2Department of Molecular Biophysics and Biochemistry, Yale University School of Medicine, New Haven, CT 06520, USA.
3Department of Therapeutic Radiology, Yale University School of Medicine, New Haven, CT 06520, USA.
Ribosomes are absolutely essential for life, generating all cellular proteins required for growth. The prevailing thought for many years was that mutations in ribosomal proteins or ribosome assembly factors would be lethal to developing embryos. Complete loss of any single ribosomal protein often leads to embryonic lethality in mice. Yet, mutations in ribosomal proteins or ribosome assembly factors result in a puzzling phenomenon—a specific mutation can affect a specific cell type and cause a tissue-specific human disease. What accounts for this tissue proclivity has been a mystery. Why do defects in a macromolecule as ubiquitous and essential as the ribosome cause diseases—ribosomopathies—only in select tissues?
Eukaryotic ribosomes are large, intricate cellular machines that translate messenger RNA (mRNA) into protein. They comprise four different ribosomal RNAs (rRNAs; 18S in the small subunit and 28S, 5.8S, and 5S in the large subunit), as well as ∼80 ribosomal proteins. More than 200 assembly factors and small RNAs are needed to synthesize ribosomes in the nucleolus. Some of the structural components also control the processing of precursor ribosomal RNA (pre-rRNA), assembly of the ribosomal subunits, and the translation process itself. Over the past 15 years, mutations in ribosomal proteins or ribosome biogenesis factors have been found in patients with varying diseases.

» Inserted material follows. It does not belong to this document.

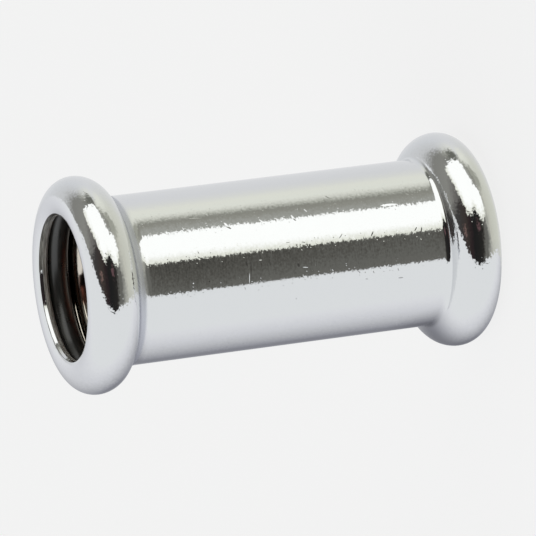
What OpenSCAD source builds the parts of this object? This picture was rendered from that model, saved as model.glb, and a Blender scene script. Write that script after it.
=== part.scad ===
// Straight press coupling for a 15 mm pipe, standing on one of its two mouths.
// A tube whose ends are rolled out into beads, with a sealing ring in the chamber of each.
// The origin is the centre of the lower mouth, and +Z runs along the bore.

/* [Pipe] */
// Outside diameter of the pipe that is pushed in
pipe_d = 15; // [12:0.5:28]
// Clearance between the pipe and the bore, all round
pipe_gap = 0.15; // [0.1:0.05:0.3]

/* [Body] */
// Length over both mouths
body_len = 45.8; // [30:0.1:120]
// Thickness of the tube's wall
wall_t = 1.25; // [1:0.05:1.6]
// Radius of the gentle curve that leads from the tube into the corner in front of a bead
flare_r = 2.5; // [1.5:0.1:4]
// Angle that the gentle curve turns through, in degrees
flare_turn = 20; // [5:1:25]
// Radius of that concave corner
neck_r = 0.5; // [0.2:0.05:1]
// Radius of the rounding at the front of a lip
lip_round_r = 0.25; // [0.15:0.05:0.5]
// Width of the chamfer between a lip's bore and its chamber
lip_edge = 0.3; // [0.1:0.05:0.35]

/* [Sealing] */
// Thickness of a sealing ring's round section
ring_t = 2.5; // [2:0.1:3]
// Clearance between a sealing ring and the front of its chamber
seat_gap = 0.05; // [0.02:0.01:0.15]
// How much larger the curve at the back of a chamber is than the one at its front
back_extra_r = 0.5; // [0.2:0.05:1]

/* [Hidden] */
$fn = 96;

// Curves that blend cross by this little, because shapes that only touch leave a seam
blend_lap = 0.0002;

// Inner radius of the straight tube
bore_r = pipe_d / 2 + pipe_gap;

// A sealing ring lies level with the bore, behind a lip one wall thick
ring_mid_r = bore_r + ring_t / 2;
chamber_front_r = ring_t / 2 + seat_gap;
ring_z = wall_t + chamber_front_r;

// The chamber's front and back curves meet at its widest place, over the ring's middle
chamber_back_r = chamber_front_r + back_extra_r;
back_mid_r = ring_mid_r - back_extra_r - blend_lap;

// The gentle curve meets the tube, and the corner's curve meets it and the back of the bead
flare_mid_r = bore_r + wall_t + flare_r - blend_lap;
flare_to_neck = flare_r - neck_r + blend_lap;
neck_mid_r = flare_mid_r - flare_to_neck * cos(flare_turn);
back_to_neck = chamber_back_r + wall_t + neck_r - blend_lap;
neck_z = ring_z + sqrt(pow(back_to_neck, 2) - pow(neck_mid_r - back_mid_r, 2));
neck_turn = atan2(neck_z - ring_z, neck_mid_r - back_mid_r);
flare_z = neck_z + flare_to_neck * sin(flare_turn);

// The lip's rounding meets the bore on one side and the front of the bead on the other
bead_front_r = chamber_front_r + wall_t;
lip_mid_r = bore_r + lip_round_r - blend_lap;
ring_to_lip = bead_front_r - lip_round_r + blend_lap;
lip_z = ring_z - sqrt(pow(ring_to_lip, 2) - pow(ring_mid_r - lip_mid_r, 2));
lip_turn = atan2(ring_mid_r - lip_mid_r, ring_z - lip_z);

// Rectangle between two corners, each given as its distance from the axis and its height
module block(low_r, low_z, high_r, high_z) {
    polygon([[low_r, low_z], [high_r, low_z], [high_r, high_z], [low_r, high_z]]);
}

// The part of a disc that lies further out than low_r and higher than low_z
module disc_part(mid_r, mid_z, disc_r, low_r, low_z) {
    intersection() {
        translate([mid_r, mid_z]) circle(disc_r);
        block(low_r, low_z, mid_r + 2 * disc_r, mid_z + 2 * disc_r);
    }
}

// Back of the bead, neck and tube in section up to the middle of the body, filled to the axis:
// cover is 0 for the space inside, and the wall's thickness for the metal's outside
module back_section(cover) {
    back_r = chamber_back_r + cover;
    touch_r = back_mid_r + back_r * cos(neck_turn);
    flare_cut_r = flare_r + wall_t - cover;
    disc_part(back_mid_r, ring_z, back_r, back_mid_r, ring_z);
    difference() {
        block(0, ring_z, touch_r, flare_z);
        translate([neck_mid_r, neck_z]) circle(neck_r + wall_t - cover);
        disc_part(flare_mid_r, flare_z, flare_cut_r, 0, flare_z - flare_cut_r * sin(flare_turn));
    }
    block(0, ring_z, bore_r + cover, body_len / 2);
}

// Front of the bead and its lip in section, filled to the axis
module front_section() {
    touch_r = ring_mid_r - bead_front_r * sin(lip_turn);
    disc_part(ring_mid_r, ring_z, bead_front_r, touch_r, -bead_front_r);
    translate([lip_mid_r, lip_z]) circle(lip_round_r);
    block(0, lip_z, ring_mid_r, ring_z);
}

// Mouth and front of the chamber in section, with the flat seat that a ring rests against
module mouth_section() {
    seat_z = wall_t + blend_lap;
    disc_part(ring_mid_r, ring_z, chamber_front_r, ring_mid_r - chamber_front_r / 2, 0);
    polygon([
        [0, -wall_t], [bore_r, -wall_t], [bore_r, seat_z - lip_edge], [bore_r + lip_edge, seat_z],
        [ring_mid_r, seat_z], [ring_mid_r, ring_z], [0, ring_z]
    ]);
}

// Flat shape of the lower half, and its mirror image for the upper one
module both_halves() {
    children();
    translate([0, body_len]) mirror([0, 1]) children();
}

module coupling_body() {
    color([0.78, 0.78, 0.8]) rotate_extrude() both_halves() difference() {
        union() {
            back_section(wall_t);
            front_section();
        }
        union() {
            back_section(0);
            mouth_section();
        }
    }
}

// Sealing ring whose middle lies at this height
module o_ring(height) {
    color([0.08, 0.08, 0.08]) rotate_extrude() translate([ring_mid_r, height]) circle(ring_t / 2);
}

module lower_o_ring() {
    o_ring(ring_z);
}

module upper_o_ring() {
    o_ring(body_len - ring_z);
}

coupling_body();
lower_o_ring();
upper_o_ring();
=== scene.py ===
import math
import bmesh
import bpy
from mathutils import Matrix, Vector


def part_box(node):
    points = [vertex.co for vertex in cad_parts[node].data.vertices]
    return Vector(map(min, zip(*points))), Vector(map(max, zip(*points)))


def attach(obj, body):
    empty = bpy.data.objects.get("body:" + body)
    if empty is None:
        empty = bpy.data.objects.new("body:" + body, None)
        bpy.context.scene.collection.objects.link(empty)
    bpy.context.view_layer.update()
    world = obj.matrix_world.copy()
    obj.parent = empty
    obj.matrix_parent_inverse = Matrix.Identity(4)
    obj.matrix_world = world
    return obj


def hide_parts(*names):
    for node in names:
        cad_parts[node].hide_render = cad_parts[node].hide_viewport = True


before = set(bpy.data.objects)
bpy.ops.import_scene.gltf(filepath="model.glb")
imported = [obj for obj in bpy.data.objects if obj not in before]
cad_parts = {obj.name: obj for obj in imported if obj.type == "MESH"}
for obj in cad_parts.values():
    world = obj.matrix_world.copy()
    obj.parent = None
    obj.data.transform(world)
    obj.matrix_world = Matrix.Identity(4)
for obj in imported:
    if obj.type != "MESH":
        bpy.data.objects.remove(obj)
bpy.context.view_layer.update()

# Shapes are in metres, as the frame is, and materials count in millimetres and degrees
MM = 0.001
DEGREES_IN_RADIAN = 180 / math.pi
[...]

One explanation is that the composition of ribosomes may be different in different cell types, which could account for the various effects of ribosomal protein haploinsufficiency. This idea may contradict the notion that ribosomes are monolithic machines, but it is not completely unfounded. Surprisingly, the reduction of a specific ribosomal protein can lead to changes in the spectrum of translated mRNAs without affecting overall protein synthesis.
In some cases, mutations that disrupt ribosome assembly can cause the nucleolar stress response in some cell types. This response involves increased synthesis of the protein p53. This tumor suppressor protein arrests cell division in response to such stress, which leads to programmed cell death (apoptosis).
Mutations in ribosomal proteins and assembly factors confer a broad clinical spectrum. Although the mechanisms underlying the tissue proclivity in ribosomopathies are yet to be defined, these disorders do make it increasingly clear that the days of thinking of ribosomes as unchanging monoliths are coming to an end.